Respecto a la ruta de ayer y la de hoy os digo que son templos pequeñitos que por sí solos no tienen valor histórico ni artístico de ninguna clase, aunque el conjunto del paseo es agradable y el pueblo de Takayama merece una visita.

Repetimos el paseo por el barrio de casas históricas y esta vez sí que encontramos gente. Es sábado por la tarde y todas las tiendas están abiertas, las calles llenas e incluso hay turistas japoneses dando paseos en rickshaw. No recuerdo si os he contado que los señores que tiran de los rickshaw visten una especie de pantalón ajustado negro y unas botas pezuña, de esas que tienen separado el pulgar del resto de los dedos. Jikatabi creo que se llaman. El asunto es que estos tiradores de calesa tienen las piernas más bonitas del mundo. Para qué darle más vueltas.
A mitad del paseo nos tomamos un helado en un sitio en el que sólo tienen un sabor de helado neutro que mezclan con el componente que elijas para obtener las diferentes variantes. Echan polvos de té para hacerte uno de té verde o incluso fruta congelada que la máquina tritura y mezcla con el helado.

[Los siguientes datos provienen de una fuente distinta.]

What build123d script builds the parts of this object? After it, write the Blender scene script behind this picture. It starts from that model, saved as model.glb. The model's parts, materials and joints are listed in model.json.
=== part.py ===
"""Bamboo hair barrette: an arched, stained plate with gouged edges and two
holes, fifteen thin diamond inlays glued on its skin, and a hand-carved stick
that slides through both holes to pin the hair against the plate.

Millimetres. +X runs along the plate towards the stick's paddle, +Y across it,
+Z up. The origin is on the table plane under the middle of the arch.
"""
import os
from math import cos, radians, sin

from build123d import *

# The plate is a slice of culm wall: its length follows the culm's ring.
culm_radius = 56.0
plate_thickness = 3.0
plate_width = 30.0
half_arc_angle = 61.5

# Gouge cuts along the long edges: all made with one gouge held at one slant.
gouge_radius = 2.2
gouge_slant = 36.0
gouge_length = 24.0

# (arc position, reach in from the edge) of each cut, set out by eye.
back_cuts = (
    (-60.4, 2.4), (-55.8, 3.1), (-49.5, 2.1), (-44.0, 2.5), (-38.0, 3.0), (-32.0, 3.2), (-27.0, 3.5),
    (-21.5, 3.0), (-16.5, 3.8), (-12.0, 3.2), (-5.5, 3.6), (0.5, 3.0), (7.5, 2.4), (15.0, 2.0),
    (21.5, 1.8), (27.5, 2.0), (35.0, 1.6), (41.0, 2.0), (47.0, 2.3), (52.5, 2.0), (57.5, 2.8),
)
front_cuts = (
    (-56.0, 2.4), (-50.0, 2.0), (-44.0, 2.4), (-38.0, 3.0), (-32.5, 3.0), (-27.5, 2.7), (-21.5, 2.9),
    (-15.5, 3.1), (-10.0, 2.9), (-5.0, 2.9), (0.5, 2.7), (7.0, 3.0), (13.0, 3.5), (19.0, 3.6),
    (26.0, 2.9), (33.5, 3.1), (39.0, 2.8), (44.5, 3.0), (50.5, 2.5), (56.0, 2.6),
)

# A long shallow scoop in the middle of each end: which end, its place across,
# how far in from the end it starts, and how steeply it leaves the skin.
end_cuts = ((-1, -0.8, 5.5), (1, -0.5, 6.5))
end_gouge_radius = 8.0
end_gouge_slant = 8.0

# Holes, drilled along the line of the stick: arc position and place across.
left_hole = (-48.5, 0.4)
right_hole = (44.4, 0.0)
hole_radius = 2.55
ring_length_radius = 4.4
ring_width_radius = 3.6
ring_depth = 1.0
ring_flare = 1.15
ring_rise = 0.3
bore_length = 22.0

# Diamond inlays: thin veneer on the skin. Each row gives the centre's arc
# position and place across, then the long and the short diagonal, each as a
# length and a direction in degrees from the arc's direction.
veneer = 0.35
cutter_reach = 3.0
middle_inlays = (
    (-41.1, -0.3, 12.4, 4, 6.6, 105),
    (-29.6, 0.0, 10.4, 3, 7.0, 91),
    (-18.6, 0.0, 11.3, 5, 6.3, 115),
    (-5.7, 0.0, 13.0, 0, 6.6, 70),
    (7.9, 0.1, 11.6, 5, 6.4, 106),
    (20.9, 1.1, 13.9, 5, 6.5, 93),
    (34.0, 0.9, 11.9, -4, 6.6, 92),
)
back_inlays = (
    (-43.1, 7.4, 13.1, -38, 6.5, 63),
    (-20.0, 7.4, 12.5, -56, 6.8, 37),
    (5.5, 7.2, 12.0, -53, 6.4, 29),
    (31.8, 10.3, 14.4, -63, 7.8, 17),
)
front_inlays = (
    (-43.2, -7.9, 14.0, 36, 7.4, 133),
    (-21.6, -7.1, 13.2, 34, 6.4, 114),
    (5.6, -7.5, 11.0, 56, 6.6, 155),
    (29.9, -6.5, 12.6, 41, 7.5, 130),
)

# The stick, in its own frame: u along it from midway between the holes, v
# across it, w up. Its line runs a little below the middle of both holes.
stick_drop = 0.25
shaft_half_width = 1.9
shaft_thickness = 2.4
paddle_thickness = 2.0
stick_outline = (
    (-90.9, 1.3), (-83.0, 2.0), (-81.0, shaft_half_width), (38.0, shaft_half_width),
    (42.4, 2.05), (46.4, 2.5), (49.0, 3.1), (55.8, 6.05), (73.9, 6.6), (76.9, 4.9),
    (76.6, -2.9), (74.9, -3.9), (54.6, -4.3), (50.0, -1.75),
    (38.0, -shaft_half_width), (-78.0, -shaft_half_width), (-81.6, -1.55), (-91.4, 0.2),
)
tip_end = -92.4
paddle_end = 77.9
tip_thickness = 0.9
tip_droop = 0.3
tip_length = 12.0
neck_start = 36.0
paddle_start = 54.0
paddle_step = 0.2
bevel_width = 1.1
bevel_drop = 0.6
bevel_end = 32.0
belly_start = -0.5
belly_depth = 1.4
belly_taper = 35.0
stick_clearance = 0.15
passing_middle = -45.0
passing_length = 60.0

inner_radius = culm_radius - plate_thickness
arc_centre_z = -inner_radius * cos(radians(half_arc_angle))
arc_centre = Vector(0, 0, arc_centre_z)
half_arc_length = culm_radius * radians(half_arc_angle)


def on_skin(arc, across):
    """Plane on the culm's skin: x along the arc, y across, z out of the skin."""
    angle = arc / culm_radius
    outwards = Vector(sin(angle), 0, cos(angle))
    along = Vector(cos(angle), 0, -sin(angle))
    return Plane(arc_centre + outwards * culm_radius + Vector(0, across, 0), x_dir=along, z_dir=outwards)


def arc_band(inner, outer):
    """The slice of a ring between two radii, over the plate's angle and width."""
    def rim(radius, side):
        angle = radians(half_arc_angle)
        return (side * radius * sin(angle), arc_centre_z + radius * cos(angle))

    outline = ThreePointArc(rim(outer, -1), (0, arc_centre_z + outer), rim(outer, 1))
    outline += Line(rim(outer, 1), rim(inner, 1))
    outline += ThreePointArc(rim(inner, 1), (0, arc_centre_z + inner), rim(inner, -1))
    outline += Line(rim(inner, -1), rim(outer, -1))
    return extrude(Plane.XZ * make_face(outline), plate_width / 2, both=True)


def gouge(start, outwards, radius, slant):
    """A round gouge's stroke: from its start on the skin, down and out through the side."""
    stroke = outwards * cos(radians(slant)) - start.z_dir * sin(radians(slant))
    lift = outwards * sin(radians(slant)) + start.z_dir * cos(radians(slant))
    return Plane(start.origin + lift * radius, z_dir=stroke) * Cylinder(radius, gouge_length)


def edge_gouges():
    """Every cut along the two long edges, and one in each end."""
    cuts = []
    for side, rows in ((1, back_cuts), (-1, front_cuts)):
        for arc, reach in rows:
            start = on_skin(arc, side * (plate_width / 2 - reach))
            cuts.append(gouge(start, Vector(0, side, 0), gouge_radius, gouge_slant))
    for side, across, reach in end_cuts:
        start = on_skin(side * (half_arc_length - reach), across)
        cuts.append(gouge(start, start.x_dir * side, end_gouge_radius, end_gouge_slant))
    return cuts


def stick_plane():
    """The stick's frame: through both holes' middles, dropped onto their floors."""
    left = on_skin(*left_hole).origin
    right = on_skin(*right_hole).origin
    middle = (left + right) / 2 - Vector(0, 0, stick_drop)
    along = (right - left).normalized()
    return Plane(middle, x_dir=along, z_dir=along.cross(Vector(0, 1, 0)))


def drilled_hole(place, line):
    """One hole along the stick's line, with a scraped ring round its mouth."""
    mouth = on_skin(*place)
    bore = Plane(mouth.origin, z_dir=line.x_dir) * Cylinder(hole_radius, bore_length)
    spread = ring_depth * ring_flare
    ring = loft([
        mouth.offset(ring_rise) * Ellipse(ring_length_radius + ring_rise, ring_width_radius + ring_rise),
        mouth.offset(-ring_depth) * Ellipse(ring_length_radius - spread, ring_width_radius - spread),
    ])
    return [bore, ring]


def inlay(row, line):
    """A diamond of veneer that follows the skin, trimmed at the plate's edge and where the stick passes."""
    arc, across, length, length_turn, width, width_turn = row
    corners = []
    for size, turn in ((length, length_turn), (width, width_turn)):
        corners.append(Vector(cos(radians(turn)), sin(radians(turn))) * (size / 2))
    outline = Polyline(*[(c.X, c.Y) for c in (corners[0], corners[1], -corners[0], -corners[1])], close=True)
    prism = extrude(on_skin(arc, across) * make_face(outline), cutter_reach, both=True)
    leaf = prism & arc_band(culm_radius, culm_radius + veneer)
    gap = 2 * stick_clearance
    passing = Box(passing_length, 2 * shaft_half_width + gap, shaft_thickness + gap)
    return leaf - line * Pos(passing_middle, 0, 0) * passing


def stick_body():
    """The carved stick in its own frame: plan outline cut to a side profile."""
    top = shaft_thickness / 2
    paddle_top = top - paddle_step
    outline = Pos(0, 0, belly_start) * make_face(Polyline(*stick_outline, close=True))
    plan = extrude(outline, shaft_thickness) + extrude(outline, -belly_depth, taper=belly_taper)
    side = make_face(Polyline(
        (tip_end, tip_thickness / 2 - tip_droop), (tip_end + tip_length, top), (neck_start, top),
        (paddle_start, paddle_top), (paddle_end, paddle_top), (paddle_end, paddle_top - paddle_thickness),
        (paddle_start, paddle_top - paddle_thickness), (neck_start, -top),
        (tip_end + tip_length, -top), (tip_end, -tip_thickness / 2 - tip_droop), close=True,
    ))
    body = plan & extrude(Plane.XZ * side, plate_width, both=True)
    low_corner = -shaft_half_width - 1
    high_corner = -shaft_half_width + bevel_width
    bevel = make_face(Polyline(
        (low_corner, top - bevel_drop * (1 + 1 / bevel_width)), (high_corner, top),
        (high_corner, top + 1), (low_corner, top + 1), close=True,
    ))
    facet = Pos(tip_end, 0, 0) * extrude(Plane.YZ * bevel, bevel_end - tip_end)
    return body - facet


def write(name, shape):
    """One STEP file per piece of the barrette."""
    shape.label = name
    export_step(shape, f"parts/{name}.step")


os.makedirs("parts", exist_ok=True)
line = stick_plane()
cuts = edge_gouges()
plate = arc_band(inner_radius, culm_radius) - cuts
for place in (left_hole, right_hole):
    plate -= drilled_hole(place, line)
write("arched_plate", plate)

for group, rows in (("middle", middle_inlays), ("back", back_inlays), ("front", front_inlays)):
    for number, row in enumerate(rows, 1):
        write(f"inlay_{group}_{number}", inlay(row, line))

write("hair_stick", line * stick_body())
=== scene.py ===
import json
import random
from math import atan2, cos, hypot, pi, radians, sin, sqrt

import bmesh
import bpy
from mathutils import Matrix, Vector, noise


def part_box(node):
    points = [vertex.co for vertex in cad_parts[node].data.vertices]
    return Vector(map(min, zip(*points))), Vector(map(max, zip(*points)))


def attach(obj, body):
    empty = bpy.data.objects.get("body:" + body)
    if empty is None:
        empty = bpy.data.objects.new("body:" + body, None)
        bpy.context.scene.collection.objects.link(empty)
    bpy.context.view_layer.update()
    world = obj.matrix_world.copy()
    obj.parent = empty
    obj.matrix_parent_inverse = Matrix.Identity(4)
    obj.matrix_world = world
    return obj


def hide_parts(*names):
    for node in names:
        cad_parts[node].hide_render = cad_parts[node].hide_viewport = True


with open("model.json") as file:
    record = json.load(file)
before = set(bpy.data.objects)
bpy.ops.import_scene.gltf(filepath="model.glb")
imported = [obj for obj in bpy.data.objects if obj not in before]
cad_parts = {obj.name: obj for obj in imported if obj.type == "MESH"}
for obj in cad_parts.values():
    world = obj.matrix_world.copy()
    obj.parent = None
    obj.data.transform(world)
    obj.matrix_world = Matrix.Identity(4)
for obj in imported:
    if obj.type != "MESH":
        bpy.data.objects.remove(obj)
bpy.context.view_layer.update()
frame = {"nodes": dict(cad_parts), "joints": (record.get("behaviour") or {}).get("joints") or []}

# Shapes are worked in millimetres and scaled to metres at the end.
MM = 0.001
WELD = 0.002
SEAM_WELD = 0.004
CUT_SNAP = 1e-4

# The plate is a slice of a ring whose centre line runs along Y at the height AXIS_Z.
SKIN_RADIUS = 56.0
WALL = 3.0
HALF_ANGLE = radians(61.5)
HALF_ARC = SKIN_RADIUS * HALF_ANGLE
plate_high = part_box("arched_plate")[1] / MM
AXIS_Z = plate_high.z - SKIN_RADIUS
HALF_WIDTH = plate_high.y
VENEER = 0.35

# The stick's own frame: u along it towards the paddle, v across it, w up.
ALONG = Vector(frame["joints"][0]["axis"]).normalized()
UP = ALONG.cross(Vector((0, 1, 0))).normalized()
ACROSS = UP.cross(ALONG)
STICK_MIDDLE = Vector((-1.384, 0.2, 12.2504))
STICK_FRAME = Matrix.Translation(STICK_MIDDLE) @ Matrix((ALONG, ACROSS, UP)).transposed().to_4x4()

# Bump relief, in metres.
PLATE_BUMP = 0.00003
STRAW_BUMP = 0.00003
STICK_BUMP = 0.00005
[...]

Tras este interesante dato añadiré que de repente pasó un taxi limpísimo y enorme con una geisha dentro, bien despacito, y las señoras de las tiendas hacían reverencias y decían camparimá encantadas y nosotros miramos con la boca abierta intentando pillar el máximo posible de geisha con los ojos antes de que se fuera. En el coche con ella iba un señor japonés muy entrajetado. Nuestra primera geisha, esos seres que hasta hace bien poco pensé que ya estaban extintos como los dragones. Tal es mi ignorancia.

En un supermercado lleno de locales compramos unos mochis baratísimos (5 por 159 yenes) y los guardamos para la cena. Fuimos a descansar un rato y, ya de noche, sin turistas y con la iluminación mínima, dimos un paseo para despedirnos del casco antiguo de Takayama y sus casitas de madera. Antes de recogernos nos compramos unos vasos de tallarines al curry y unos sándwiches de helado de té verde y una lata de fanta grape y nos hicimos una cena en la habitación que, por supuesto, me apreté en yukata tumbado en el tatami y acompañada de un té verde.